The lost race novel set in Australia had a particular vogue in the late nineteenth and early twentieth centuries. Probably the best known example is Erle Cox's science fiction classic, Out of the Silence (1919), but well known authors of weird and fantasy fiction like Rosa Praed and Ernest Favenc also dabbled in the genre. A particularly bizarre example is Austyn Granville's The Fallen Race (1892), about a strange spheroidal race evidently descended from kangaroo-human hybrids.
The Australian author of colonial adventures, William Sylvester Walker (1846-1926), wrote a lost race novel called The Silver Queen (1908), which has attracted some academic attention in recent years. Walker, who often wrote under the pen name "Coo-ee", was the nephew of the great colonial writer, "Rolf Boldrewood", who wrote Robbery Under Arms (1888). Late in life Walker moved to Scotland and died at Oban in Argyllshire in 1926.

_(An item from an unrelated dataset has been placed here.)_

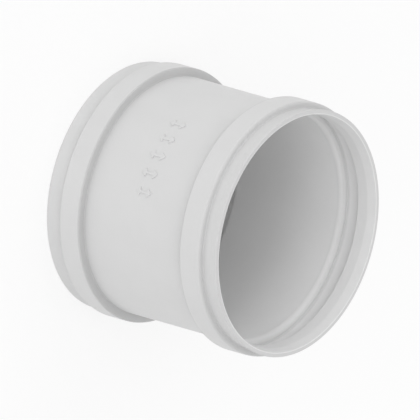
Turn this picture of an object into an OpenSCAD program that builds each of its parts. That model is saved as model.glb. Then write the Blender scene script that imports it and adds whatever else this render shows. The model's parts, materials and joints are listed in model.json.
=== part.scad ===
// Slip coupling for drain and vent pipe: one moulded sleeve with a ring-seat bead and a flared
// lip at both ends and a straight bore between them, which has no stop.
// It stands on one end. The axis is +Z and the origin is the middle of the lower end face.

/* [Pipe] */
// Outside diameter of the pipe that goes in at either end
pipe_d = 110; // [82:0.5:160]
// Gap between the pipe and the straight bore, on each side
pipe_gap = 0.4; // [0.2:0.05:0.5]

/* [Sleeve] */
// Length from end face to end face
sleeve_l = 104.4; // [75:0.1:160]
// Thickness of the wall, measured outwards
wall = 2.4; // [1.8:0.1:3.2]

/* [Ring seat] */
// Depth of the seal groove below the bore's surface
groove_depth = 4.1; // [3.7:0.1:6]
// Distance from the end face to the bead's far shoulder
bead_end = 21.2; // [20:0.1:26]
// Thickness of the bead's shoulder towards the lip, measured along the axis
lip_side_wall = 1.6; // [1.4:0.1:2.6]
// Thickness of the bead's shoulder towards the sleeve, measured along the axis
sleeve_side_wall = 2; // [1.6:0.1:2.6]
// Radius of the bead's edge towards the lip
bead_lip_round = 1.5; // [0.5:0.1:1.8]
// Radius of the bead's edge towards the sleeve
bead_edge_round = 0.6; // [0.2:0.1:1]
// Radius of the bend where the bead meets the sleeve
shoulder_round = 0.6; // [0.3:0.1:1]
// Radius of the bore's edge, over which the pipe leaves the ring
bore_edge_round = 2.4; // [1:0.1:3]

/* [Lip] */
// Length of the lip from the end face to the bead's near shoulder
lip_l = 8.9; // [7.5:0.1:11]
// How far the lip's inside stands clear of the bore's surface next to the groove, on each side
lip_clear = 0.95; // [0.5:0.05:1.2]
// How much the lip widens from the groove to the lead-in flare, on each side
lip_taper = 0.3; // [0.1:0.05:0.6]
// Length of the lead-in flare at the mouth
flare_l = 4.5; // [3:0.1:6]
// How much the lead-in flare widens, on each side
flare_h = 1.1; // [0.6:0.05:1.5]
// Radius of the bend where the lip meets the bead
foot_round = 0.6; // [0.3:0.1:1]
// Radius of the lip's inner edge, which keeps the ring in
lip_edge_round = 0.8; // [0.4:0.1:3]
// Radius of the soft edges of the end faces
mouth_round = 0.4; // [0.2:0.1:0.6]

/* [Hidden] */
$fn = 96;
// Largest turn from one point of a corner's arc to the next
arc_step = 10;

bore_r = pipe_d / 2 + pipe_gap;
groove_r = bore_r + groove_depth;
lip_r = bore_r + lip_clear;
flare_r = lip_r + lip_taper;
mouth_r = flare_r + flare_h;

// The groove's own corners are nearly sharp.
groove_corner_round = 0.3;
// The lead-in flare runs into the lip in a soft bend.
flare_bend_round = 6;
// An edge over the groove keeps its arc off the groove's corner.
lip_edge_r = min(lip_edge_round, groove_r - lip_r - groove_corner_round);
bore_edge_r = min(bore_edge_round, groove_depth - groove_corner_round);

// The lower half of the section. Each corner is [radius, height, radius of its arc].
outer_half = [
    [mouth_r + wall, 0, mouth_round],
    [flare_r + wall, flare_l, flare_bend_round],
    [lip_r + wall, lip_l, foot_round],
    [groove_r + wall, lip_l, bead_lip_round],
    [groove_r + wall, bead_end, bead_edge_round],
    [bore_r + wall, bead_end, shoulder_round],
];
inner_half = [
    [mouth_r, 0, mouth_round],
    [flare_r, flare_l, flare_bend_round],
    [lip_r, lip_l + lip_side_wall, lip_edge_r],
    [groove_r, lip_l + lip_side_wall, groove_corner_round],
    [groove_r, bead_end - sleeve_side_wall, groove_corner_round],
    [bore_r, bead_end - sleeve_side_wall, bore_edge_r],
];

function backwards(corners) = [for (i = [len(corners) - 1 : -1 : 0]) corners[i]];
function other_end(corners) = [for (c = corners) [c[0], sleeve_l - c[1], c[2]]];
// The whole section runs up the outside and down the inside.
section = concat(outer_half, backwards(other_end(outer_half)), other_end(inner_half), backwards(inner_half));

function flat(corner) = [corner[0], corner[1]];
function unit(v) = v / norm(v);
function heading(v) = atan2(v[1], v[0]);
function on_circle(centre, r, a) = centre + r * [cos(a), sin(a)];

// The points of the arc of radius r that rounds the corner "here", between its two neighbours
function arc_points(before, here, after, r) =
    let (
        to_before = unit(before - here),
        to_after = unit(after - here),
        half_a = acos(to_before * to_after) / 2,
        centre = here + unit(to_before + to_after) * r / sin(half_a),
        reach = r / tan(half_a),
        start_a = heading(here + to_before * reach - centre),
        end_a = heading(here + to_after * reach - centre),
        sweep = (end_a - start_a + 540) % 360 - 180,
        steps = ceil(abs(sweep) / arc_step)
    )
    [for (k = [0 : steps]) on_circle(centre, r, start_a + sweep * k / steps)];

// A closed outline with an arc at every corner
module rounded_outline(corners) {
    count = len(corners);
    polygon([
        for (i = [0 : count - 1])
            each arc_points(
                flat(corners[(i + count - 1) % count]),
                flat(corners[i]),
                flat(corners[(i + 1) % count]),
                corners[i][2]
            )
    ]);
}

module coupling_body() {
    color("gainsboro") rotate_extrude() rounded_outline(section);
}

coupling_body();
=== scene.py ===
# %% [markdown]
# # A slip coupling for drain pipe
#
# The coupling is one moulded sleeve of light grey plastic. Each end has a flared lip, and behind
# the lip a bead that hides the seat of a rubber ring. A pipe slides in from both sides, and
# nothing inside the bore stops it. The measured solid comes from the CAD frame, so this lesson
# is about how it looks: a camera with no perspective, light that is soft but not flat, and a
# satin plastic that isn't one dead colour.

import json
import math

import bmesh
import bpy
from mathutils import Matrix, Vector


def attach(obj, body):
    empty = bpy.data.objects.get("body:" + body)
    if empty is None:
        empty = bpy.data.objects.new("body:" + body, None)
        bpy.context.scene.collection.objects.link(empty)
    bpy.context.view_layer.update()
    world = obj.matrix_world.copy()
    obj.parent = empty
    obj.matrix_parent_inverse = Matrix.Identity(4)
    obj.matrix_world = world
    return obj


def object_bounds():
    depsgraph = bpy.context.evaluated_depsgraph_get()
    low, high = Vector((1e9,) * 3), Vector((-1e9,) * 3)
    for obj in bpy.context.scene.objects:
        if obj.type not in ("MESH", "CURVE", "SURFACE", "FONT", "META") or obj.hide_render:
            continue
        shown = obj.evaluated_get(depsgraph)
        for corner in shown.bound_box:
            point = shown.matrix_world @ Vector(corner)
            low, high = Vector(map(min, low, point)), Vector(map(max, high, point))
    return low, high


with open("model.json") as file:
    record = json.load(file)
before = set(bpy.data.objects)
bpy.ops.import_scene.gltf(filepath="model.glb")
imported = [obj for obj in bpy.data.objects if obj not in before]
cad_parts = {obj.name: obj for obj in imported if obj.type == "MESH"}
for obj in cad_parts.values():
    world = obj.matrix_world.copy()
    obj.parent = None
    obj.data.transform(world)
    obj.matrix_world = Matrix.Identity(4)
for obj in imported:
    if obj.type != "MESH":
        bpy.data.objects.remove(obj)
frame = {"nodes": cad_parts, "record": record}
cad_low, cad_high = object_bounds()
coupling = frame["nodes"]["coupling_body"]
print("coupling:", len(coupling.data.polygons), "triangles")

# %% [markdown]
# ## The section, in a few numbers
#
# The finish follows the form: shade is painted into the corners beside the beads, and inside the bore
# the colour is painted paler near the mouth and darker towards the foot. So the material needs to know
# where the walls are. The length and the two radii come from the frame. The wall and the steps along
# the axis are the same at both ends, so they are measured from the nearer end.

# %% Measure the section
WALL = 0.0024
LIP_CLEARANCE = 0.00095
LIP_END = 0.0089
GROOVE_START = 0.0105
GROOVE_END = 0.0192
BEAD_END = 0.0212

pipe_bore = next(mount for mount in frame["record"]["mounts"] if mount["name"] == "pipe_bore")
sleeve_length = cad_high.z - cad_low.z
bore_radius = pipe_bore["dims"]["r_mm"] / 1000
bead_radius = cad_high.x
sleeve_radius = bore_radius + WALL
lip_radius = bore_radius + LIP_CLEARANCE + WALL
groove_radius = bead_radius - WALL
print("length", round(sleeve_length, 4), "bore", bore_radius, "bead", round(bead_radius, 4))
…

His last work appears to have been a lost race novel that was published in The Queenslander in 1924-25 with the unlikely title of Koi; or, The Thing Without any Bones. It traces the efforts of an Australian adventurer and bushman, Mark Payton, and his love interest, the rich, beautiful and ambitious Brenda Sardrou, to foil the machinations of the evil German Jew named Solomons, an international spy, self-made millionaire and dabbler in the occult. Solomons is the direct descendant of Ben Suleiman, who two thousand years earlier led an expedition out of Mesopotamia to northern Australia where he established a new civilisation based on Egyptian magical beliefs. Koi is the Soul Shadow, a disembodied spirit that attaches itself to a living person and only departs during sleep, sickness and death to wander in other places - aboriginal descendants of the ancient race are accompanied and aided by their Koi. Solomons plans to return to northern Australia and set himself up as ruler of the revived kingdom - a European invasion of the Commonwealth, no less! Heady stuff: a spectacularly over-the-top fantasy.